Overeducated? The Impact of Higher Education Expansion in Post-Transition Mongolia
- Overeducated? The Impact of Higher Education Expansion in Post-Transition Mongolia
- Yano, Satoko
- Thesis Advisor(s):
- Tsang, Mun C.
- Comparative and International Education
- Permanent URL:
- Ph.D., Columbia University.
- After the fall of the Soviet Union and its transition in the 1990s towards a democratic form of government, Mongolia was forced to embark upon a complete series of reforms within society, including within its education sector. Mongolia's higher education sector was significantly affected by this change. Private higher education institutions mushroomed and the number of university graduates increased significantly. At the same time, the rapid expansion of the sector had serious implications for the quality of education in the country.
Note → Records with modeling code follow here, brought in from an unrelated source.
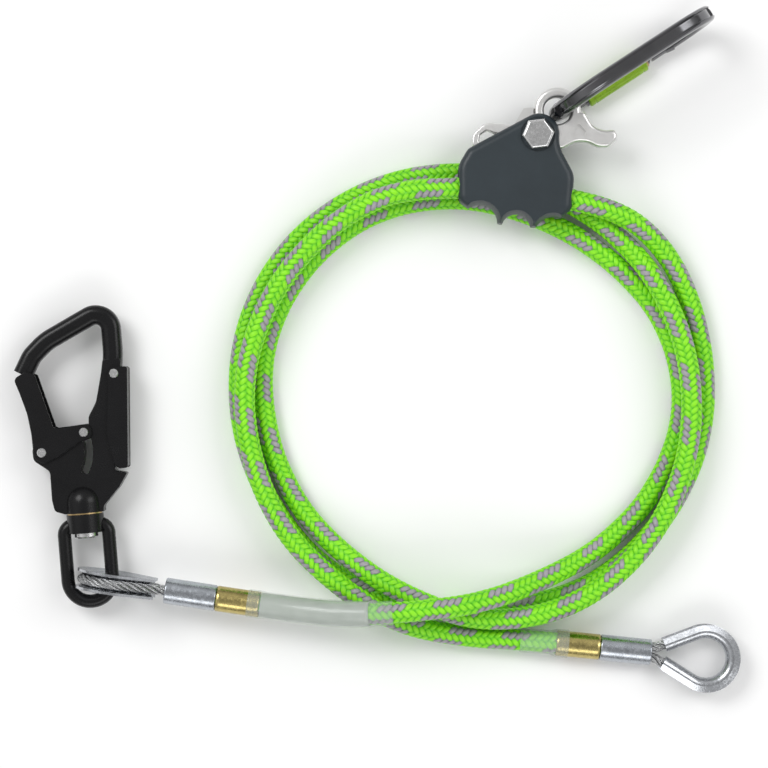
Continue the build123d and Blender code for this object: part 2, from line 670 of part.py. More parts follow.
sleeve_bore = bush_r + running_fit
with BuildPart() as locking_sleeve:
    with BuildSketch(gate_section.offset(sleeve_start)):
        Circle(sleeve_r)
        Circle(sleeve_bore, mode=Mode.SUBTRACT)
    extrude(amount=biner_sleeve_length)
    rims = locking_sleeve.edges().filter_by(GeomType.CIRCLE).filter_by(lambda e: abs(e.radius - sleeve_r) < 0.01)
    chamfer(rims, 0.7)
    # long grip flutes, and two turned grooves
    flute_start = sleeve_start + 6
    with BuildSketch(gate_section.offset(flute_start)):
        with PolarLocations(sleeve_r + 1.1, 12):
            Circle(1.6)
    extrude(amount=biner_sleeve_length - 12, mode=Mode.SUBTRACT)
    for groove_at in (sleeve_start + 3.2, sleeve_start + biner_sleeve_length - 4.0):
        with BuildSketch(gate_section.offset(groove_at)):
            Circle(sleeve_r + 1)
            Circle(sleeve_r - 0.5, mode=Mode.SUBTRACT)
        extrude(amount=0.9, mode=Mode.SUBTRACT)
finish(locking_sleeve, "locking_sleeve")

with BuildPart() as gate_collar:
    with BuildSketch(gate_section.offset(sleeve_start - 1.6)):
        Circle(sleeve_r - 1.2)
        Circle(gate_r + 0.02, mode=Mode.SUBTRACT)
    extrude(amount=1.2)
finish(gate_collar, "gate_collar")


# ---------------------------------------------------------------- swivel snap hook
# The hook frame has its origin at the foot of the forging, X to the right and Y up the stem's
# axis. The forging is a round-edged hook bar on a flat base. The gate is a folded sheet that
# straddles the base, and so is the lock lever on the spine.
half_hook = hook_t / 2
plate_in = half_hook + plate_gap
plate_out = plate_in + plate_t
gate_hinge = (-21.8, 38.5)
foot_pin = (3.9, 48.6)
lever_hinge = (24.5, 81.9)
bar_route = [(-30.0, 85.6), (-24.0, 96.0), (-15.0, 104.0), (24.3, 122.8), (24.3, 92.0), (17.0, 56.0)]
bar_rounds = [14, 30, 9, 60]
base_outline = [
    (29.3, 91.0), (20.8, 28.0), (20.8, 24.4), (27.7, 22.8), (22.3, 14.8), (12.0, 4.0), (12.0, 0.9),
    (-11.0, 0.9), (-17.0, 3.0), (-18.2, 10.0), (-18.0, 27.0), (-27.2, 34.0), (-27.6, 43.6),
    (-17.0, 44.0), (6.2, 44.0), (7.4, 57.5), (12.5, 66.0), (16.6, 82.0), (18.4, 91.0),
]
base_rounds = [2, 1, 1, 0.8, 8, 4, 0.5, 0.5, 3, 5, 4, 4.5, 4.5, 2, 1.5, 4, 12, 30, 2]
dome_r = 11.5
dome_top = 18.4
stem_r = stem_d / 2
stem_seat = 8.0                  # how far the stem reaches into the forging
slot_r = hypot(foot_pin[0] - gate_hinge[0], foot_pin[1] - gate_hinge[1])
slot_start = degrees(atan2(foot_pin[1] - gate_hinge[1], foot_pin[0] - gate_hinge[0]))
slot_turn = 46.0
gate_at = across(hook, *gate_hinge)
foot_at = across(hook, *foot_pin)
lever_at = across(hook, *lever_hinge)

with BuildPart() as hook_body:
    with BuildSketch(hook):
        with BuildLine():
            FilletPolyline(*base_outline, radius=base_rounds, close=True)
        make_face()
    extrude(amount=half_hook, both=True)
    fillet(hook_body.faces().sort_by(Axis.Z)[-1].edges() + hook_body.faces().sort_by(Axis.Z)[0].edges(), 0.6)
    with BuildLine(hook) as bar_line:
        FilletPolyline(*bar_route, radius=bar_rounds)
    bar_wire = bar_line.wires()[0]
    with BuildSketch(Plane(origin=bar_wire @ 0, x_dir=hook.z_dir, z_dir=bar_wire % 0)):
        RectangleRounded(hook_t, hook_bar_w, 4.4)
    sweep(path=bar_wire)
    # the dome round the stem's seat
    with BuildSketch(hook):
        with BuildLine():
            Line((0, 0.9), (dome_r, 0.9))
            Line((dome_r, 0.9), (dome_r, dome_top - dome_r))
            ThreePointArc((dome_r, dome_top - dome_r),
                          (dome_r * sqrt(0.5), dome_top - dome_r * (1 - sqrt(0.5))), (0, dome_top))
            Line((0, dome_top), (0, 0.9))
        make_face()
    revolve(axis=Axis(hook.origin, hook.y_dir))
    with BuildSketch(Plane(origin=hook.origin, x_dir=hook.x_dir, z_dir=hook.y_dir)):
        Circle(stem_r + 0.02)
    extrude(amount=stem_seat + 0.9, mode=Mode.SUBTRACT)
    # hinge holes, and the curved slot that the gate's foot pin runs in
    with BuildSketch(gate_at, lever_at):
        Circle(rivet_d / 2 + running_fit)
    extrude(amount=half_hook + 1, both=True, mode=Mode.SUBTRACT)
    with BuildSketch(hook):
        with Locations(gate_hinge):
            with BuildLine(mode=Mode.PRIVATE) as slot_line:
                CenterArc(gate_hinge, slot_r, slot_start + 8, -slot_turn - 10)
        SlotArc(slot_line.edges()[0], rivet_d + 1.4)
    extrude(amount=half_hook + 1, both=True, mode=Mode.SUBTRACT)
    # room for the gate spring between two lugs
    with BuildSketch(gate_at):
        Circle(7.2)
    extrude(amount=2.9, both=True, mode=Mode.SUBTRACT)
finish(hook_body, "hook_body")

gate_outline = [
    (-34.9, 83.2), (-32.0, 74.4), (-28.5, 62.0), (-27.0, 50.0), (-26.6, 35.0), (-21.0, 31.6),
    (-12.0, 35.0), (1.0, 42.8), (9.0, 45.6), (8.4, 53.6), (-13.6, 52.2), (-22.4, 85.0), (-28.0, 87.0),
]
gate_rounds = [3, 12, 30, 20, 5, 4, 12, 8, 3.6, 4, 2.5, 2, 3]
web_outline = [
    (-33.9, 80.2), (-31.7, 74.4), (-28.3, 62.4), (-27.4, 55.4), (-23.2, 56.0), (-24.2, 62.4),
    (-27.6, 75.0), (-28.8, 81.0),
]
with BuildPart() as hook_gate:
    with BuildSketch(hook.offset(plate_in), hook.offset(-plate_out)):
        with BuildLine():
            FilletPolyline(*gate_outline, radius=gate_rounds, close=True)
        make_face()
    extrude(amount=plate_t)
    with BuildSketch(hook):
        with BuildLine():
            FilletPolyline(*web_outline, radius=1.2, close=True)
        make_face()
    extrude(amount=plate_in + 0.2, both=True)
    with BuildSketch(gate_at, foot_at):
        Circle(rivet_d / 2)
    extrude(amount=plate_out + 1, both=True, mode=Mode.SUBTRACT)
    outer = hook_gate.faces().filter_by(lambda f: abs(f.normal_at().Z) > 0.99).sort_by(Axis.Z)
    chamfer(outer[-1].outer_wire().edges() + outer[0].outer_wire().edges(), 0.4)
finish(hook_gate, "hook_gate")


def rivet(plane, label, half_length):
    """A round-headed rivet through both plates."""
    with BuildPart() as pin:
        with BuildSketch(plane):
            Circle(rivet_d / 2 - 0.02)
        extrude(amount=half_length, both=True)
        with BuildSketch(plane.offset(half_length), plane.offset(-half_length - 0.7)):
            Circle(rivet_d / 2 + 0.7)
        extrude(amount=0.7)
        heads = pin.faces().filter_by(lambda f: abs(f.normal_at().Z) > 0.99).sort_by(Axis.Z)
        chamfer(heads[-1].edges() + heads[0].edges(), 0.35)
    finish(pin, label)


rivet(gate_at, "gate_rivet", plate_out + 0.02)
rivet(foot_at, "foot_pin", plate_out + 0.02)
rivet(lever_at, "lever_rivet", plate_out + 0.02)

spring(gate_at.offset(-2.2), 3.4, 1.0, 1.1, 4.4, "hook_gate_spring")

lever_outline = [
    (21.0, 85.6), (32.7, 85.6), (28.4, 25.6), (21.4, 25.6), (17.6, 46.0), (20.4, 72.0),
]
lever_rounds = [4, 1.5, 1.5, 4, 20, 20]
lever_web = [(31.0, 85.0), (32.4, 85.0), (28.3, 26.6), (26.5, 26.6)]
with BuildPart() as lock_lever:
    with BuildSketch(hook.offset(plate_in), hook.offset(-plate_out)):
        with BuildLine():
            FilletPolyline(*lever_outline, radius=lever_rounds, close=True)
        make_face()
    extrude(amount=plate_t)
    with BuildSketch(hook):
        Polygon(*lever_web, align=None)
    extrude(amount=plate_in + 0.2, both=True)
    with BuildSketch(lever_at):
        Circle(rivet_d / 2)
    extrude(amount=plate_out + 1, both=True, mode=Mode.SUBTRACT)
finish(lock_lever, "lock_lever")

# the swivel: eye, collar, stem with its riveted end, and a thrust washer
washer_gap = 0.05
with BuildPart() as thrust_washer:
    with BuildSketch(Plane(origin=hook.origin, x_dir=hook.x_dir, z_dir=hook.y_dir).offset(washer_gap)):
        Circle(collar_d / 2 - 0.6)
        Circle(stem_r + 0.1, mode=Mode.SUBTRACT)
    extrude(amount=0.8)
finish(thrust_washer, "thrust_washer")

collar_h = 11.0
collar_top = -0.05
stem_head_r = 7.2
stem_head_h = 3.0
with BuildPart() as swivel_eye:
    with BuildLine(hook) as ring_line:
        FilletPolyline((-4.0, -6.0), (-ring_half_w, -6.0), (-ring_half_w, -ring_length),
                       (ring_half_w, -ring_length), (ring_half_w, -6.0), (4.0, -6.0),
                       radius=[6.0, ring_half_w - 0.05, ring_half_w - 0.05, 6.0])
    ring_wire = ring_line.wires()[0]
    with BuildSketch(Plane(origin=ring_wire @ 0, x_dir=hook.z_dir, z_dir=ring_wire % 0)):
        Circle(ring_bar_d / 2)
    sweep(path=ring_wire)
    with BuildSketch(Plane(origin=hook.origin, x_dir=hook.x_dir, z_dir=hook.y_dir).offset(collar_top)):
        Circle(collar_d / 2)
    extrude(amount=-collar_h)
    with BuildSketch(Plane(origin=hook.origin, x_dir=hook.x_dir, z_dir=hook.y_dir).offset(collar_top)):
        Circle(stem_r + running_fit)
    extrude(amount=-20, mode=Mode.SUBTRACT)
    with BuildSketch(Plane(origin=hook.origin, x_dir=hook.x_dir, z_dir=hook.y_dir).offset(-collar_h)):
        Circle(stem_head_r + slip)
    extrude(amount=-10, mode=Mode.SUBTRACT)
finish(swivel_eye, "swivel_eye")

with BuildPart() as swivel_stem:
    with BuildSketch(Plane(origin=hook.origin, x_dir=hook.x_dir, z_dir=hook.y_dir).offset(stem_seat + 0.85)):
        Circle(stem_r)
    extrude(amount=-(stem_seat + 0.85 + collar_h + 0.5))
    with BuildSketch(Plane(origin=hook.origin, x_dir=hook.x_dir, z_dir=hook.y_dir).offset(-collar_h - 0.15)):
        Circle(stem_head_r)
    extrude(amount=-stem_head_h)
    low = swivel_stem.faces().sort_by(Axis(hook.origin, hook.y_dir))[0]
    chamfer(low.edges(), 0.8)
finish(swivel_stem, "swivel_stem")
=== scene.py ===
import math

import bpy
import numpy as np
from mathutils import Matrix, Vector


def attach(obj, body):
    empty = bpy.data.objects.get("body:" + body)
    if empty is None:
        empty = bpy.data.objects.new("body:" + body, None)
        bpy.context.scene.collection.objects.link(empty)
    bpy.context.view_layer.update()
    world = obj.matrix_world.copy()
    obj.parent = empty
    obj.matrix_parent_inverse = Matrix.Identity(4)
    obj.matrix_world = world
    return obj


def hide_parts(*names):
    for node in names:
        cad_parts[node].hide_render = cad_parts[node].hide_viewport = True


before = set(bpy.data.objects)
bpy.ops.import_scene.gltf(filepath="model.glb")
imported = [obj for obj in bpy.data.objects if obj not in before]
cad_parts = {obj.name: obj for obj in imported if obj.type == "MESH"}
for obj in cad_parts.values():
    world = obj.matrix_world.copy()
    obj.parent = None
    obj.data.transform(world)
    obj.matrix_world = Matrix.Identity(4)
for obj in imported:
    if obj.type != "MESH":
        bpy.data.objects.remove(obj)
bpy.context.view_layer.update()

MM = 0.001
ROPE = "rope_line"

# ---------------------------------------------------------------- camera
# The view is straight down on the middle of the picture's frame, 0.6 mm to a pixel on the floor.
COIL = (62.925, -53.561)            # middle of the coil on the floor, mm
VIEW_OFFSET = (-50.1, 9.5)          # from the coil's middle to the middle of the picture, mm
VIEW_HEIGHT = 1.6
SENSOR_WIDTH = 36.0
FOCAL_LENGTH = 125.0
FAR_CLIP = 20.0
lens_data = bpy.data.cameras.new("camera")
lens_data.sensor_width = SENSOR_WIDTH
lens_data.lens = FOCAL_LENGTH
lens_data.clip_end = FAR_CLIP
camera = bpy.data.objects.new("camera", lens_data)
camera.location = ((COIL[0] + VIEW_OFFSET[0]) * MM, (COIL[1] + VIEW_OFFSET[1]) * MM, VIEW_HEIGHT)
bpy.context.scene.collection.objects.link(camera)
bpy.context.scene.camera = camera
bpy.context.scene.view_settings.view_transform = "Standard"


# ---------------------------------------------------------------- mesh helpers
def link(obj):
    bpy.context.scene.collection.objects.link(obj)
    return obj


def unit(vectors):
    return vectors / np.linalg.norm(vectors, axis=-1, keepdims=True)


def resample(points, step):
    """The same line with points an even step apart."""
    runs = np.linalg.norm(np.diff(points, axis=0), axis=1)
    along = np.concatenate([[0], np.cumsum(runs)])
    count = int(round(along[-1] / step)) + 1
    even = np.linspace(0, along[-1], count)
    return np.stack([np.interp(even, along, points[:, k]) for k in range(3)], axis=1), even


def frames_along(points, first_side):
    """Tangent and two side vectors at each point, carried along the line without twist."""
    tangent = unit(np.gradient(points, axis=0))
    side = np.zeros_like(points)
    current = np.array(first_side, float)
    for i, t in enumerate(tangent):
        current = current - t * current.dot(t)
        current /= np.linalg.norm(current)
        side[i] = current
    return tangent, side, np.cross(tangent, side)


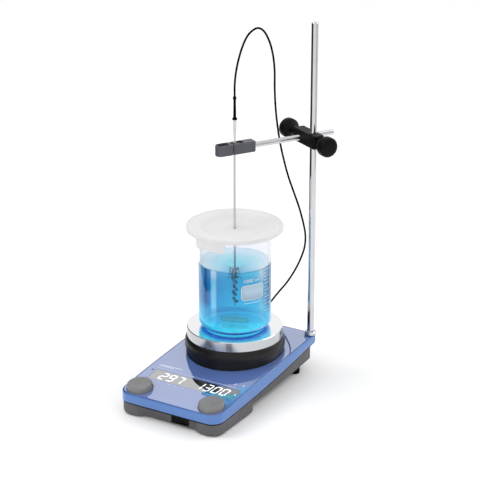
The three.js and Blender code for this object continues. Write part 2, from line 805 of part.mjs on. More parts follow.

The declining quality of higher education in Mongolia has now become a major political issue and has caused much heated public debate. Using a mixed-methods approach, this study aims at understanding the gaps between Mongolia's educational needs and the policies the Mongolian government have implemented in response to the expansion of higher education. By analyzing the socio-political background of the expansion of higher education in Mongolia, it is hoped that some light may be shed on (1) the existence and magnitude of overeducation and its impact on individual earnings, (2) perceptions of overeducation among key stakeholders (e.g., government officials, employers and university deans) and (3) related policy interventions in Mongolia. It is also hoped that this study contributes to deepen understanding of overeducation from a policy borrowing/education transfer perspective. Quantitative analyses were conducted using datasets from the Living Standards Measurement Survey (2002/2003) and the Household Socio-Economic Survey (2007/2007). Qualitative analyses were conducted using information collected through 14 individual interviews with key stakeholders (senior officials, university personnel, private employers and staff from international organizations) as well as from key policy and project documents from the Government and development agencies.